Jar Location : command-runner.jar Arguments : flink-yarn-session -d -n 4 -jm 1024 -tm 4096 -
Click on the Next button and leave the Hardware Configurations to the defaults in the wizard. Click on the Next button
-
In the General Options, remove the Termination Protection check. Provide your own name for the cluster and click the Next button
-
In the Security options page, choose your existing key pair. Leave the rest to the defaults as shown in the wizard and click on Create cluster button.
-
Wait for the cluster status to change to Running. Check the Steps tab to make sure that the Status of the steps show Running also as below
-
To access the Flink web console, we will use the SSH tunnel with port forwarding method. This method needs a browser extension similar to FoxyProxy. Use the instructions here to install and configure FoxyProxy on your browser.
-
Add SSH to the inbound rules of the security group associated with the master node. The security group can be found in the Summary tab -> Security and acces section as below

-
Set up the SSH tunnel to the master node using the instructions here. You may also use the following command by replacing the keypair name and the public DNS name for the master node.
ssh -i SteamKeypair.pem -N -L 8157:ec2-13-250-29-109.ap-southeast-1.compute.amazonaws.com:8088 -L 8158:ec2-13-250-29-109.ap-southeast-1.compute.amazonaws.com:20888 hadoop@ec2-13-250-29-109.ap-southeast-1.compute.amazonaws.com -
With SSH tunnel on, use the browser where the FoxyProxy is configured and access the url - http://localhost:8157. This will open the Resource Manager web interface.
. Click on the Application Master link as circled below. -
This link will not be accessible as the port 20888 is not open in the security configuration.
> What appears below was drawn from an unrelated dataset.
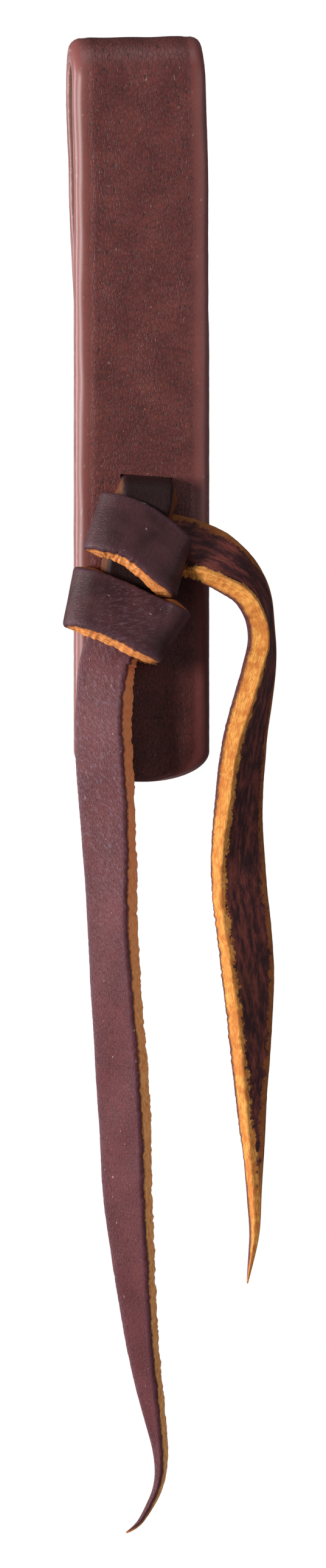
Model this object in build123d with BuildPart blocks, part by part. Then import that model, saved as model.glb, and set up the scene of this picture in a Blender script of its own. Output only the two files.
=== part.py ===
"""Bit end of a leather rein: a doubled strap whose fold holds the bit ring, closed by a knotted tie string.

Millimetres.  The loop hangs from its seat: the origin is the centre of the fold, where the ring sits,
+Z runs up the strap, +X is the strap's right and the front of the knot faces -Y.
"""

import os
from math import cos, radians, sin

from build123d import *

os.makedirs("parts", exist_ok=True)

# ---- strap, 3/4 in harness leather -------------------------------------------------------------
STRAP_WIDTH = 19.0
STRAP_THICK = 4.0
SEAT_RADIUS = 2.5  # inside of the fold, for a ring of 5 mm wire
EYE_STRAIGHT = 16.0  # below the seat the two layers stay this far parallel
EYE_CLOSED = 38.0  # and here they have come together
EYE_BEND_RADIUS = 30.0
LAYER_GAP = 0.2  # between the two layers once they lie on each other
STRAP_END = 99.5  # lowest point of the rounded cut end, below the seat
END_ROUNDING = 4.4  # height of the elliptical cut end
FOLD_CORNER = 2.0
EDGE_ROUNDING = 0.7

# ---- tie string, latigo lace ------------------------------------------------------------------
TIE_WIDTH = 7.6
TIE_THICK = 3.05
SLOT_PLAY = 0.5  # the slots are this much larger than the lace, all round together
CORE_SLANT = 12.0  # degrees the knot's middle strand leans off the strap's length
SLOT_X = 0.5
UPPER_SLOT_DROP = 57.4  # upper slot below the seat
SLOT_SPACING = 21.4  # from slot to slot along the leaning strand
TOUCH = 0.1  # air between leather and leather in the knot
CORE_BEND = 3.2

TURN_SLOPE = 25.0  # degrees the turns run down to the right
UPPER_TURN_DROP = 65.5
LOWER_TURN_DROP = 76.0
UPPER_TURN_ROOM = 8.0  # inside width of each turn
LOWER_TURN_ROOM = 10.4
TURN_CORNER = 3.9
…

Instead, we have enabled the SSH port forwarding earlier from the local port 8158. Replace the ip address and port to localhost and 8158 (http://localhost:8158/proxy/application_1600269053659_0001/#/overview). This will open Flink's web console as below.

-
Clone the repository https://github.com/rspamzn/streams-handson This contains the following artifacts
- The app folder contains a simple Java application that we will use for testing. This Application reads data from a Kinesis Data Stream (ExampleInputStream) and publish the output( by adding the PROCESSED_TIME attribute) to another Kinesis Stream (ExampleOutputStream). Before we submit this application, we will create these Kinesis Data Streams and enable appropriate permissions.
- The eventgen folder contains a python program that will generate and push the input data into ExampleInputStream.
-
Create the ExampleInputStream and ExampleOutputStream using the instructions here
-
Copy the target jar file into the master node so that it can be submitted later. Replace the keypair and the node IP.
scp -i ~/cloudLabs/SteamKeyPair.pem ./aws-kinesis-analytics-java-apps-1.0.jar hadoop@ec2-13-250-29-109.ap-southeast-1.compute.amazonaws.com:~/ -
At this point, we will enbale the permission for the streams application to read and write to the Kinesis Data Streams. Create an IAM policy using the json document as below.
{ "Version": "2012-10-17", "Statement": [ { "Sid": "ReadInputStream", "Effect": "Allow", "Action": "kinesis:*", "Resource": "*" }, { "Sid": "WriteOutputStream", "Effect": "Allow", "Action": "kinesis:*", "Resource": "*" } ] } -
Add the newly created policy to EMR_EC2_DefaultRole. This is the role that is attached to all the EC2 instances that EMR launched for our cluster.

-
Ssh into the master node and submit the application using the following command
flink run -m yarn-cluster ./aws-kinesis-analytics-java-apps-1.0.jarThe job will be submitted with a valid Jobid created with the status message similar to below
Found Web Interface ip-172-31-35-41.ap-southeast-1.compute.internal:44861 of application 'application_1600269053659_0002'. Job has been submitted with JobID ae389833110e05c94196b06f10533108 -
The Flink's web console will now display the running job as below

-
Start pumping input data using the python script as below
python stock.py -
The input messages will be processed by the application which can be seen from the Taskmanager's log (Stdout) as below

-
Alternatively, the Kinesis Data Streams monitoring page will also show the number of records written as a proof that the application is processing the data as and when its available.